4. Meet them in the middle
When offering new foods to fussy eaters, it can be really helpful for children to see and have available a ‘safe’ or preferred food at that mealtime too. For this reason, it is important to try to offer new or less familiar foods alongside a preferred food for your child. Combine a ‘love it’ food with a ‘learning it’ food as part of each mealtime. It’s also important, where you can, to rotate through which preferred foods you offer children at mealtimes during the week. Children who have the same safe foods daily actually risk dropping these completely over time – a term we call food jagging.
The impact of verbal and non-verbal communication at mealtimes is easily overlooked but can have a huge effect on how children learn about food and their mealtime experiences. Try to keep all foods on a level playing field – food is just food. Other behaviours to steer clear of are:
- Pressure to eat e.g., ‘one more bite’
- Consequences attached to eating e.g., ‘if you do/don’t eat this, you can/can’t have’
- Describing foods with emotive words or opinion, e.g., ‘disgusting’, ‘yummy’, ‘eat it, it’s delicious’

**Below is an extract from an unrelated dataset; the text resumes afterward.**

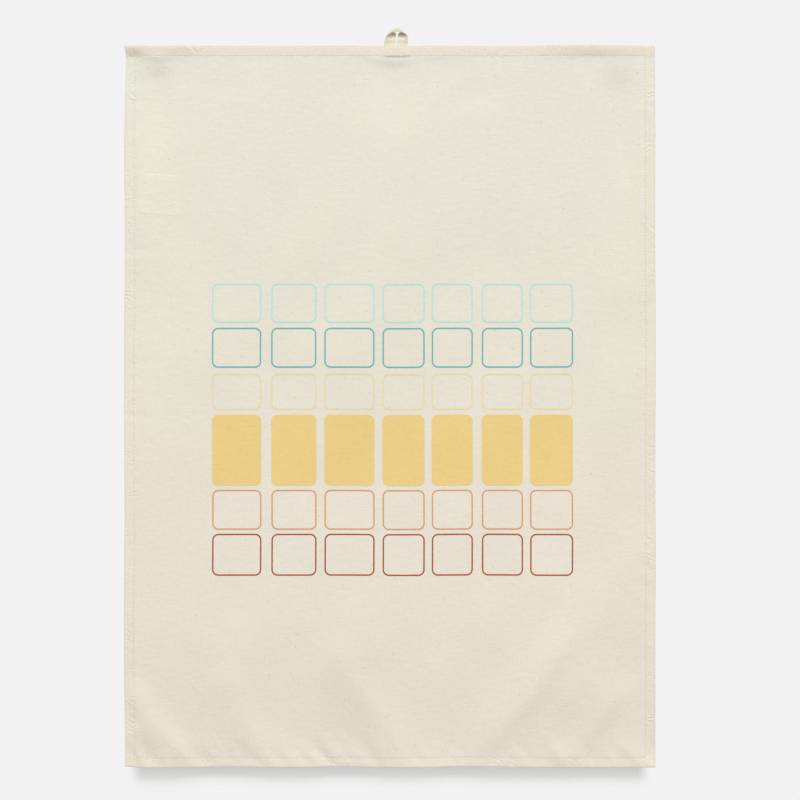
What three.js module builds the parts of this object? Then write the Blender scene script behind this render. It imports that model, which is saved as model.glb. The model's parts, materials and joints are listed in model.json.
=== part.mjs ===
// A cotton tea towel that hangs by a loop: one woven cloth with four double-turned hems, the needle
// and bobbin threads of their lockstitch seams, a twisted cotton tape sewn to the back of the top hem
// as the loop, and a care label sewn to the back of the left hem.
//
// Units are millimetres. X runs to the right as the printed front is seen, Z runs up and the front
// faces -Y. The origin is where a hook bears: the middle of the tape's underside at the loop's crest.
// The cloth is in two nodes, above and below the line where it folds in half, because they turn about
// that line. Layers that touch on the real towel are GAP apart here.

import * as THREE from 'three';

// Cloth and hems
const TOWEL_WIDTH = 510;
const TOWEL_LENGTH = 695;
const CLOTH_THICK = 0.5;
const HEM_THICK = 2 * CLOTH_THICK; // a double-turned hem lays two more layers on the cloth's back
const TOP_HEM = 11;
const SIDE_HEM = 11;
const BOTTOM_HEM = 11.5;
const FOLD_BELOW_TOP = 352.5; // 5 mm past the middle, so the folded end stops short of the top edge
const GAP = 0.3;

// Seams
const THREAD_THICK = 0.35;
const THREAD_WIDTH = 0.4;
const THREAD_GAP = 0.1;
const SEAM_INSET = 1.6; // from the hem's inner edge to its seam
const SEAM_END = 1.5; // from a seam's end to the towel's edge
const SEAM_STEP = 3; // one stitch, over which a seam climbs onto what it crosses

// Loop
const TAPE_WIDTH = 11;
const TAPE_THICK = 0.7;
const LOOP_RADIUS = 5.9; // of the tape's middle line over the crest, and of each leg from the middle
const LOOP_DROP = 14.9; // from the hanging point down to the towel's top edge
const LOOP_OFFSET = 6; // the loop stands this far to the right of the towel's middle
const LOOP_TWIST = THREE.MathUtils.degToRad(105); // of each leg, from the top edge to the crest
const LOOP_STEPS = 56;
const SWING_RISE = 2.4; // the towel swings about a line this far above its top edge
const SWING_ROOM = 1.8; // from that line up to the loop's legs
const TAPE_END_ROOM = 1.2; // and down to the sewn ends
const TAPE_END = 10.6; // how far the sewn ends reach down the back of the hem

// Care label
const LABEL_WIDTH = 42;
const LABEL_HEIGHT = 38.5;
const LABEL_THICK = 0.25;
const LABEL_BELOW_TOP = 123;
const LABEL_EDGE = 8; // width of the strip that is sewn to the hem
const LABEL_CREASE = 1; // from the sewn strip to the line where the label turns
const LABEL_ROOT = 0.6; // from that line to the free flap

const LEFT = -TOWEL_WIDTH / 2 - LOOP_OFFSET;
const RIGHT = LEFT + TOWEL_WIDTH;
const TOP = -LOOP_DROP;
const BOTTOM = TOP - TOWEL_LENGTH;
const FOLD = TOP - FOLD_BELOW_TOP;

// Depths of the layers, from the tape on the back to the threads on the front
const TAPE_Y = 0;
const HEM_BACK = TAPE_Y - TAPE_THICK / 2 - GAP;
const HEM_FRONT = HEM_BACK - HEM_THICK;
const CLOTH_BACK = HEM_FRONT - GAP;
const CLOTH_FRONT = CLOTH_BACK - CLOTH_THICK;
const NEEDLE_Y = CLOTH_FRONT - THREAD_GAP - THREAD_THICK / 2;
const BOBBIN_Y = HEM_BACK + THREAD_GAP + THREAD_THICK / 2;
const LABEL_Y = HEM_BACK + GAP + LABEL_THICK / 2;
const OVER_TAPE_Y = TAPE_Y + TAPE_THICK / 2 + THREAD_GAP + THREAD_THICK / 2;
const OVER_LABEL_Y = LABEL_Y + LABEL_THICK / 2 + THREAD_GAP + THREAD_THICK / 2;

const finishes = {
  cloth: { color: '#e8e2d2', roughness: 0.9 },
  hem: { color: '#e6dfcd', roughness: 0.9 },
  thread: { color: '#ece6d6', roughness: 0.75 },
  tape: { color: '#e9e2cd', roughness: 0.85 },
  label: { color: '#f4f3ee', roughness: 0.5 },
};

const towel = new THREE.Group();

function addPiece(name, geometry, finish) {
  const material = new THREE.MeshStandardMaterial({ ...finishes[finish], metalness: 0 });
  const mesh = new THREE.Mesh(geometry, material);
  mesh.name = name;
  towel.add(mesh);
}

// A flat rectangular layer between two opposite corners, with its broad faces in cells of about CELL.
const CELL = 60;

function layer(left, right, front, back, low, high) {
  const columns = Math.ceil((right - left) / CELL);
  const rows = Math.ceil((high - low) / CELL);
  const geometry = new THREE.BoxGeometry(right - left, back - front, high - low, columns, 1, rows);
  return geometry.translate((left + right) / 2, (front + back) / 2, (low + high) / 2);
}

// A thread laid along X. Its route is a list of [x, y], and it is square in section.
function threadAlongX(route, z) {
  const half = THREAD_THICK / 2;
  const outline = [
    ...route.map(([x, y]) => new THREE.Vector2(x, y - half)),
    ...route.toReversed().map(([x, y]) => new THREE.Vector2(x, y + half)),
  ];
  const extrusion = { depth: THREAD_WIDTH, bevelEnabled: false };
  return new THREE.ExtrudeGeometry(new THREE.Shape(outline), extrusion).translate(0, 0, z - THREAD_WIDTH / 2);
}

// The same along Z: its route is a list of [z, y].
function threadAlongZ(route, x) {
  return threadAlongX(route, 0).rotateY(-Math.PI / 2).translate(x, 0, 0);
}

// The route of a seam that steps from its own depth onto something sewn under it and down again.
function routeOver(start, end, depth, low, high, raised) {
  return [
    [start, depth],
    [low - SEAM_STEP, depth],
    [low, raised],
    [high, raised],
    [high + SEAM_STEP, depth],
    [end, depth],
  ];
}

function addCloth() {
  addPiece('upper_cloth', layer(LEFT, RIGHT, CLOTH_FRONT, CLOTH_BACK, FOLD + GAP, TOP), 'cloth');
  addPiece('lower_cloth', layer(LEFT, RIGHT, CLOTH_FRONT, CLOTH_BACK, BOTTOM, FOLD - GAP), 'cloth');
}

// The turned layers of the hems lie on the cloth's back. The side hems stop under the other two.
function addHems() {
  const hem = (name, left, right, low, high) =>
    addPiece(name, layer(left, right, HEM_FRONT, HEM_BACK, low, high), 'hem');
  hem('top_hem', LEFT, RIGHT, TOP - TOP_HEM, TOP);
  hem('bottom_hem', LEFT, RIGHT, BOTTOM, BOTTOM + BOTTOM_HEM);
  for (const [side, left] of [['left', LEFT], ['right', RIGHT - SIDE_HEM]]) {
    const right = left + SIDE_HEM;
    hem(`${side}_hem_upper`, left, right, FOLD + GAP, TOP - TOP_HEM - GAP);
    hem(`${side}_hem_lower`, left, right, BOTTOM + BOTTOM_HEM + GAP, FOLD - GAP);
  }
}

// Each hem is sewn with a lockstitch: the needle thread shows on the front and the bobbin thread on the
// back. The top seam's bobbin thread climbs over the loop's ends, and the left one's over the label.
function addSeams() {
  const topSeam = TOP - TOP_HEM + SEAM_INSET;
  const bottomSeam = BOTTOM + BOTTOM_HEM - SEAM_INSET;
  const from = LEFT + SEAM_END;
  const to = RIGHT - SEAM_END;
  const tapeReach = LOOP_RADIUS + TAPE_WIDTH / 2 + GAP;
  const overTape = routeOver(from, to, BOBBIN_Y, -tapeReach, tapeReach, OVER_TAPE_Y);
  addPiece('top_needle_thread', threadAlongX([[from, NEEDLE_Y], [to, NEEDLE_Y]], topSeam), 'thread');
  addPiece('top_bobbin_thread', threadAlongX(overTape, topSeam), 'thread');
  addPiece('bottom_needle_thread', threadAlongX([[from, NEEDLE_Y], [to, NEEDLE_Y]], bottomSeam), 'thread');
  addPiece('bottom_bobbin_thread', threadAlongX([[from, BOBBIN_Y], [to, BOBBIN_Y]], bottomSeam), 'thread');

  const clear = THREAD_WIDTH / 2 + GAP;
  const upper = [FOLD + GAP, topSeam - clear];
  const lower = [bottomSeam + clear, FOLD - GAP];
  const labelTop = TOP - LABEL_BELOW_TOP + GAP;
  const labelLow = TOP - LABEL_BELOW_TOP - LABEL_HEIGHT - GAP;
  const overLabel = routeOver(...upper, BOBBIN_Y, labelLow, labelTop, OVER_LABEL_Y);
  const straight = ([low, high], y) => [[low, y], [high, y]];
  for (const [side, x] of [['left', LEFT + SIDE_HEM - SEAM_INSET], ['right', RIGHT - SIDE_HEM + SEAM_INSET]]) {
    const back = side === 'left' ? overLabel : straight(upper, BOBBIN_Y);
    addPiece(`${side}_needle_thread_upper`, threadAlongZ(straight(upper, NEEDLE_Y), x), 'thread');
    addPiece(`${side}_needle_thread_lower`, threadAlongZ(straight(lower, NEEDLE_Y), x), 'thread');
    addPiece(`${side}_bobbin_thread_upper`, threadAlongZ(back, x), 'thread');
    addPiece(`${side}_bobbin_thread_lower`, threadAlongZ(straight(lower, BOBBIN_Y), x), 'thread');
  }
}

// The tape's middle line is two straight legs under a half circle. It lies flat against the hem at the
// top edge, and each leg twists evenly on its way up, its outer edge coming forward, until the tape
// lies across the hook at the crest with its front edge a little lower than its back edge.
const CREST = TAPE_THICK / 2 / Math.sin(LOOP_TWIST);
const ARC_LENGTH = LOOP_RADIUS * Math.PI / 2;
const HALF_LENGTH = ARC_LENGTH + CREST - LOOP_RADIUS - TOP;

// The four corners of the tape's section at a distance from the crest, negative on the left leg.
function tapeSection(distance) {
  const side = Math.sign(distance);
  const travelled = Math.abs(distance);
  const turn = Math.min(travelled, ARC_LENGTH) / LOOP_RADIUS;
  const leg = Math.max(travelled - ARC_LENGTH, 0);
  const outward = new THREE.Vector3(side * Math.sin(turn), 0, Math.cos(turn));
  const middle = outward.clone().multiplyScalar(LOOP_RADIUS);
  middle.add(new THREE.Vector3(0, TAPE_Y, CREST - LOOP_RADIUS - leg));
  const twist = LOOP_TWIST * (1 - travelled / HALF_LENGTH);
  const back = new THREE.Vector3(0, 1, 0);
  const across = outward.clone().multiplyScalar(Math.cos(twist)).addScaledVector(back, -Math.sin(twist));
  const through = outward.clone().multiplyScalar(Math.sin(twist)).addScaledVector(back, Math.cos(twist));
  return [[1, 1], [-1, 1], [-1, -1], [1, -1]].map(([edge, face]) =>
    middle.clone()
      .addScaledVector(across, edge * TAPE_WIDTH / 2)
      .addScaledVector(through, face * TAPE_THICK / 2));
}

// A closed solid through a row of four-cornered sections.
function loft(sections) {
  const corners = sections.flat();
  const triangles = [];
  const quad = (a, b, c, d) => triangles.push(a, b, c, a, c, d);
  for (let i = 0; i + 1 < sections.length; i++) {
    for (let j = 0; j < 4; j++) {
      const next = (j + 1) % 4;
      quad(4 * i + j, 4 * i + 4 + j, 4 * i + 4 + next, 4 * i + next);
    }
  }
  const last = corners.length - 4;
  quad(0, 1, 2, 3);
  quad(last + 3, last + 2, last + 1, last);
  const geometry = new THREE.BufferGeometry().setFromPoints(corners);
  geometry.setIndex(triangles);
  geometry.computeVertexNormals();
  return geometry;
}

function addLoop() {
  const reach = HALF_LENGTH - SWING_RISE - SWING_ROOM;
  const sections = [];
  for (let i = 0; i <= LOOP_STEPS; i++) {
    sections.push(tapeSection(reach * (2 * i / LOOP_STEPS - 1)));
  }
  addPiece('hanging_loop', loft(sections), 'tape');

  const low = TOP - TAPE_END;
  const high = TOP + SWING_RISE - TAPE_END_ROOM;
  for (const [side, middle] of [['left', -LOOP_RADIUS], ['right', LOOP_RADIUS]]) {
    const left = middle - TAPE_WIDTH / 2;
    const right = middle + TAPE_WIDTH / 2;
    const end = layer(left, right, TAPE_Y - TAPE_THICK / 2, TAPE_Y + TAPE_THICK / 2, low, high);
    addPiece(`loop_end_${side}`, end, 'tape');
  }
}

// The label turns about a vertical line at the hem's inner edge.
function addLabel() {
  const high = TOP - LABEL_BELOW_TOP;
  const low = high - LABEL_HEIGHT;
  const front = LABEL_Y - LABEL_THICK / 2;
  const back = LABEL_Y + LABEL_THICK / 2;
  const crease = LEFT + SIDE_HEM;
  const sewn = crease - LABEL_CREASE;
  const free = crease + LABEL_ROOT;
  addPiece('label_sewn_edge', layer(sewn - LABEL_EDGE, sewn, front, back, low, high), 'label');
  addPiece('care_label', layer(free, crease + LABEL_WIDTH, front, back, low, high), 'label');
}

addCloth();
addHems();
addSeams();
addLoop();
addLabel();

export default towel;
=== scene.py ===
"""A cotton tea towel that hangs by a tape loop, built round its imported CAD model.

Everything is in metres in the row frame: X to the right, Z up, and the printed front faces -Y. Small
sizes are in millimetres times MM. A point of the towel is first placed on the flat cloth, and hang()
then moves it with the cloth's waves, creases and puckers, so that hems, stitches, tape, label and
print all follow one surface.
"""

import json
import math

import bpy
import numpy as np
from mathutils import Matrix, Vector


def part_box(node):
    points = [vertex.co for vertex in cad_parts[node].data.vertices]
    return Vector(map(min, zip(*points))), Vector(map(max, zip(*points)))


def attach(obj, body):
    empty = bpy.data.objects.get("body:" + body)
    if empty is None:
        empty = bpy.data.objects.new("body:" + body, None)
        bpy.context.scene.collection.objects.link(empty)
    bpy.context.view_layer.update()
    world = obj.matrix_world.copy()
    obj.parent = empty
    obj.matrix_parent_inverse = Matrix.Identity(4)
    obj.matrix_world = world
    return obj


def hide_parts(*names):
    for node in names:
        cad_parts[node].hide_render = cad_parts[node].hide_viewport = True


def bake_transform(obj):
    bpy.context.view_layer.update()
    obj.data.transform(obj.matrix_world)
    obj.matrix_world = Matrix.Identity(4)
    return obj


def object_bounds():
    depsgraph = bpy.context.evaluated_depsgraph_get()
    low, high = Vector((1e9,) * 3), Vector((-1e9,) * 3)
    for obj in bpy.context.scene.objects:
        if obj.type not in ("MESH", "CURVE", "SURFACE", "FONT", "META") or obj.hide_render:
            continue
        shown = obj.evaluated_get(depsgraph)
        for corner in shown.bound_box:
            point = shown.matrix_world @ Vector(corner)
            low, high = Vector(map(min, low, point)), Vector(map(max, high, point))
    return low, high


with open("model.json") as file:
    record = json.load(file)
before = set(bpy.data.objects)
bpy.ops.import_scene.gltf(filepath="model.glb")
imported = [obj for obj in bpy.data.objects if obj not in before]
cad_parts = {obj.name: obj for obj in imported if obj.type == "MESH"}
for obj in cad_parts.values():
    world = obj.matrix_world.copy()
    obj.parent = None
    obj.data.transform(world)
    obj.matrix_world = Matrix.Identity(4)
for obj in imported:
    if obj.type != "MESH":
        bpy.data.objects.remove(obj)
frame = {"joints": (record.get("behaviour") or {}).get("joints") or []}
cad_low, cad_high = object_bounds()

MM = 0.001

# ---- Places and sizes that the CAD model gives ----

upper_low, upper_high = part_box("upper_cloth")
lower_low, lower_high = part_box("lower_cloth")
LEFT, RIGHT = upper_low.x, upper_high.x
TOP, BOTTOM = upper_high.z, lower_low.z
FRONT, BACK = upper_low.y, upper_high.y
WIDTH, LENGTH = RIGHT - LEFT, TOP - BOTTOM
FOLD = (upper_low.z + lower_high.z) / 2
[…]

Instead, try to talk to children about food with neutral descriptive language, such as colours, shapes, or texture of foods (‘these peas are green and sweet’ instead of ‘just try these peas, they are good for you’). Young children may enjoy imaginative language and play around foods, whereas older children may prefer a scientific exploration of foods.
Pay attention to your body language at mealtimes too. Anxiety is infectious and, if you’re stressed, it’s likely to be quickly picked up by your child. Appetites tend to disappear in times of stress - especially for children - so try to keep calm and collected at mealtimes (even if inside you can feel the bubbles of frustration, worry or stress).